• _WRITTEN PROBLEM_:
Copy out each line of the listing that has the word "joints" in it.

• _RECORD LIST_:
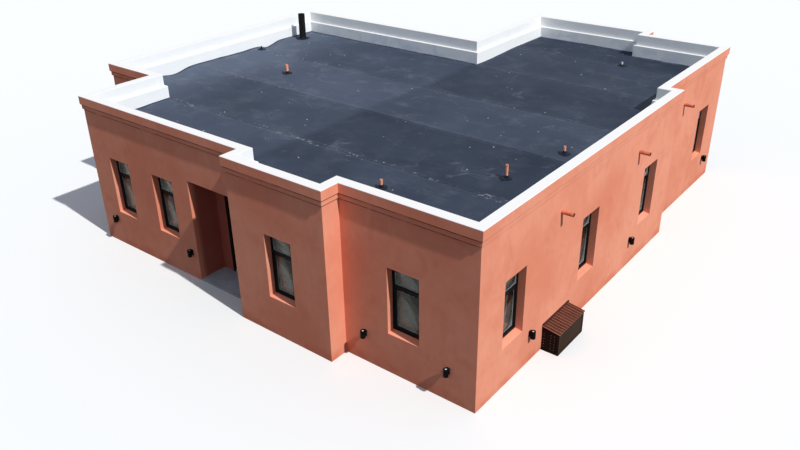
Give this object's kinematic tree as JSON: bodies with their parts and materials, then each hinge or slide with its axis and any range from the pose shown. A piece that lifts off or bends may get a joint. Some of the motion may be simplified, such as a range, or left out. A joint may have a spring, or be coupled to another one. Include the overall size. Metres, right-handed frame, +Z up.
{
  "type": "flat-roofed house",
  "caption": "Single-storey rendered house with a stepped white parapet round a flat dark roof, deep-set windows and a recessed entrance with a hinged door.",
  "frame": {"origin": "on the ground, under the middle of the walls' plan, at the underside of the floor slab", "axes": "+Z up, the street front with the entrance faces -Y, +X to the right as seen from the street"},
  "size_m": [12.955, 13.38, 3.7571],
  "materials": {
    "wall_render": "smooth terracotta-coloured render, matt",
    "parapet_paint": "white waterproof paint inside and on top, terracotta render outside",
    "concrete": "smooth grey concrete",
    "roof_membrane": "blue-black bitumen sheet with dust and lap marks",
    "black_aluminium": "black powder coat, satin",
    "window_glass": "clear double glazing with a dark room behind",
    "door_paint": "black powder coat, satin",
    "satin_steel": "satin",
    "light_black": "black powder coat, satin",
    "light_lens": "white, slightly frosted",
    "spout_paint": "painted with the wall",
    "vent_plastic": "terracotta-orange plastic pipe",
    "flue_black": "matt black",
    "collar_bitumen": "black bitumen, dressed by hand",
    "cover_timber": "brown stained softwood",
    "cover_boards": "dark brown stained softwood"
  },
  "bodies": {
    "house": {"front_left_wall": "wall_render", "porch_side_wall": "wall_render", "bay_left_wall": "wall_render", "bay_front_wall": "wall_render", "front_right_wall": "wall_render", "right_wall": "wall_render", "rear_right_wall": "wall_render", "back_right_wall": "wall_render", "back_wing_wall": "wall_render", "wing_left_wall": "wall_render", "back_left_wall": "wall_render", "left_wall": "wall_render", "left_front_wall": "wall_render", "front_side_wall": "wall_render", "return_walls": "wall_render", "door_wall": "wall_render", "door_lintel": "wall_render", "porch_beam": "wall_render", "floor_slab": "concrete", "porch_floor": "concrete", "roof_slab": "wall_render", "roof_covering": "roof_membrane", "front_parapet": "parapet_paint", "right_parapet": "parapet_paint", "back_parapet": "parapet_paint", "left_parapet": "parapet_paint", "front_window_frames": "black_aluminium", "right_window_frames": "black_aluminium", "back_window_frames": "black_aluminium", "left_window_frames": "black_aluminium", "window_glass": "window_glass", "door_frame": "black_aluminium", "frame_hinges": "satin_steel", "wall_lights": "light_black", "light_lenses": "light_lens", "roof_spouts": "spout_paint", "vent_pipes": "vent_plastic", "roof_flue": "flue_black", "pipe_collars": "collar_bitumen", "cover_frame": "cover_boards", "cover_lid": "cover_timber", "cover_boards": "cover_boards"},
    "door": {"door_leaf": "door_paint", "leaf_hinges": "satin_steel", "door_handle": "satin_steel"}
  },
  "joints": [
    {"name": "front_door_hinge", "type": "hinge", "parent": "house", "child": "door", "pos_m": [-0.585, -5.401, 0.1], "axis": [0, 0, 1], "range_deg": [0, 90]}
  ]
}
--
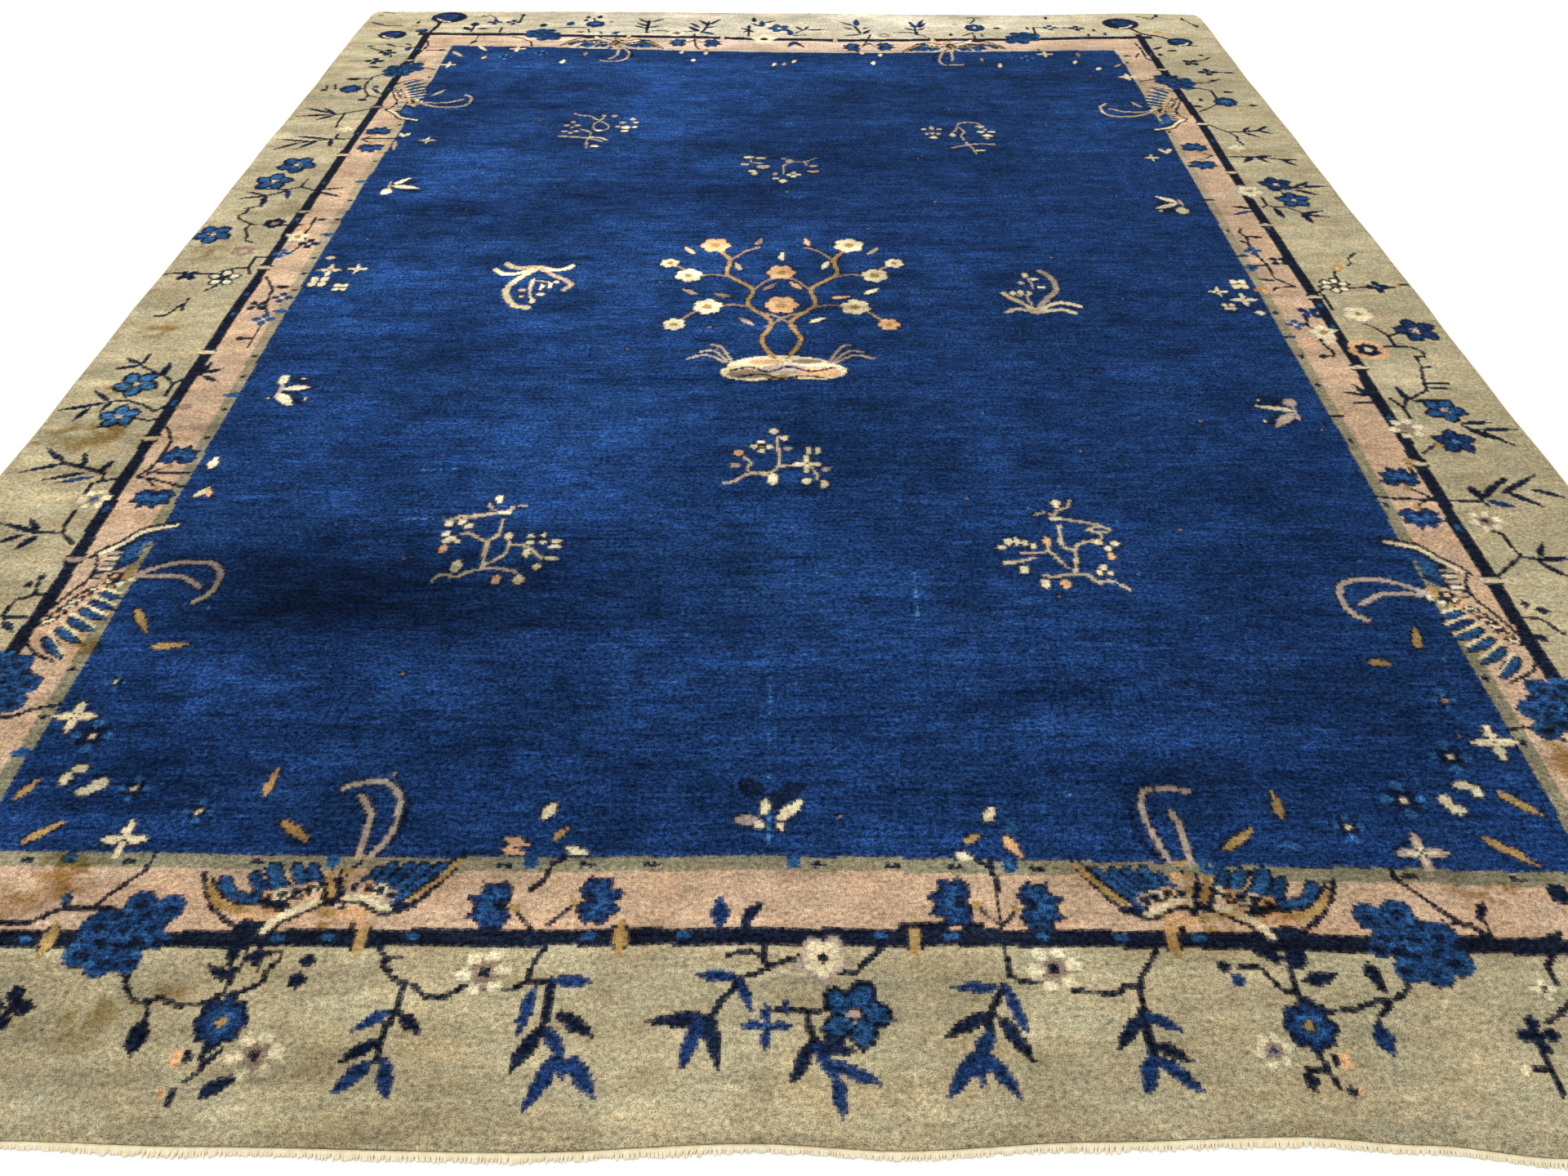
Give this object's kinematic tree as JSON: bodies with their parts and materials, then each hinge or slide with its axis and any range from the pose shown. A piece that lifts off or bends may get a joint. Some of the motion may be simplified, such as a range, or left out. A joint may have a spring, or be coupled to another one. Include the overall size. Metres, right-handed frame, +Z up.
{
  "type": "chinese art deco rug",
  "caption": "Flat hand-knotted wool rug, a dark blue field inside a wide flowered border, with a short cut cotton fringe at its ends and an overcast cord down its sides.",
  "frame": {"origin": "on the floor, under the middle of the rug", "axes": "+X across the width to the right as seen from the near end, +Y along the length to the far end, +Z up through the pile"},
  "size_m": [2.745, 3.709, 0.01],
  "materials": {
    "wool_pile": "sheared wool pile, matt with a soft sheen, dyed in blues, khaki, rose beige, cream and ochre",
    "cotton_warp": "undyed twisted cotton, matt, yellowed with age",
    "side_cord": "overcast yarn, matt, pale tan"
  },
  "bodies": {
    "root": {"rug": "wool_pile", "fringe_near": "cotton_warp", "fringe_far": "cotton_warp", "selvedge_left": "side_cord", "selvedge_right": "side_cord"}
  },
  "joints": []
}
...
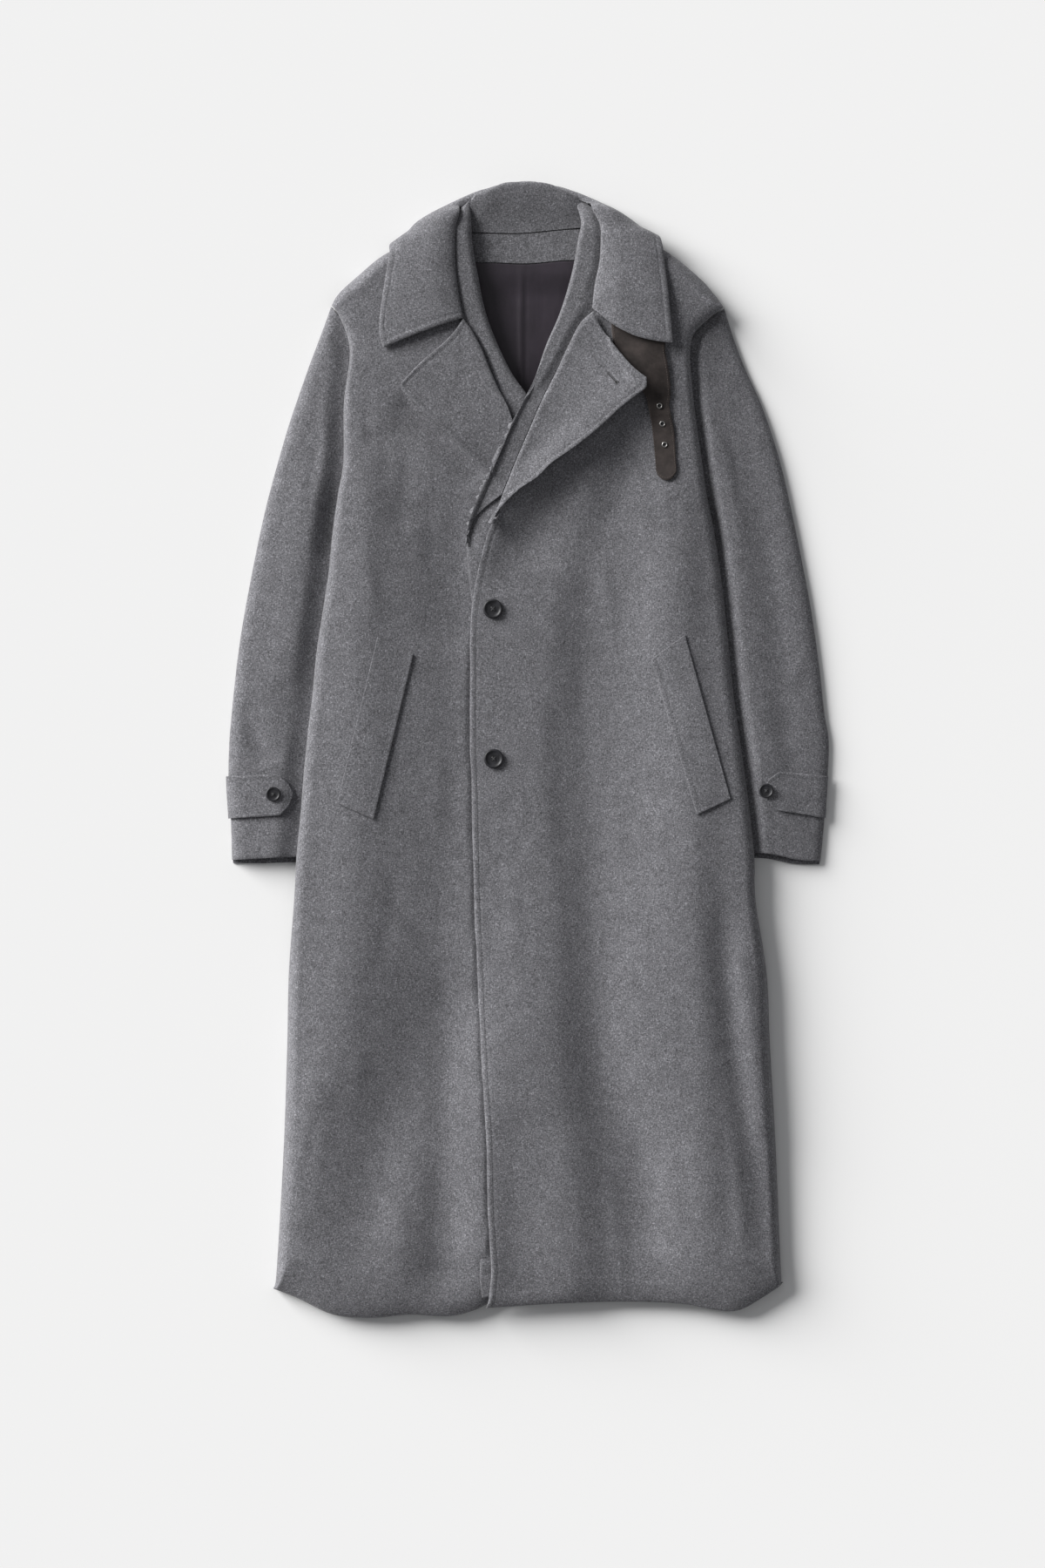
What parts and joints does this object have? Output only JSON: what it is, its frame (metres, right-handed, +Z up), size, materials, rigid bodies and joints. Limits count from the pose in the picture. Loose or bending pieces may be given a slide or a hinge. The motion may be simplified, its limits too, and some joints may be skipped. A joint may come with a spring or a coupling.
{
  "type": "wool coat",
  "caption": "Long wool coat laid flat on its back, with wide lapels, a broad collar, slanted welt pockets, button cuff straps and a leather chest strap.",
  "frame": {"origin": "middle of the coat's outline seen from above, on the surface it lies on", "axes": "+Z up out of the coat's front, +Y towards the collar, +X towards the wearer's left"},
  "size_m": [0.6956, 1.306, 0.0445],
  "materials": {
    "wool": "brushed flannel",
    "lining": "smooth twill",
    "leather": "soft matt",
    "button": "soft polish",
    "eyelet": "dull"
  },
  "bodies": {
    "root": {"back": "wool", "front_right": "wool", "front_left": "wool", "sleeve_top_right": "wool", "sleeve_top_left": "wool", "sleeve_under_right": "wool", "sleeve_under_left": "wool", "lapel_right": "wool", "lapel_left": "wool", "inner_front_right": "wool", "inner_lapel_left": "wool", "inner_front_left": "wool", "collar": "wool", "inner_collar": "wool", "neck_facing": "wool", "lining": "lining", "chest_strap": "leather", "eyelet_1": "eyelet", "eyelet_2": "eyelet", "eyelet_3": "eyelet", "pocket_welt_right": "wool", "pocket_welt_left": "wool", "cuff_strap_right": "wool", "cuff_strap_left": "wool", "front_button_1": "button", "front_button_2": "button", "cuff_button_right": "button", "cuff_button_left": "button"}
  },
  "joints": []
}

• _ANSWER TO THE EXERCISE_:
  "joints": [
  "joints": []
What parts and joints does this object have? Output only JSON: what it is, its frame (metres, right-handed, +Z up), size, materials, rigid bodies and joints. Limits count from the pose in the picture. Loose or bending pieces may be given a slide or a hinge. The motion may be simplified, its limits too, and some joints may be skipped. A joint may come with a spring or a coupling.
  "joints": []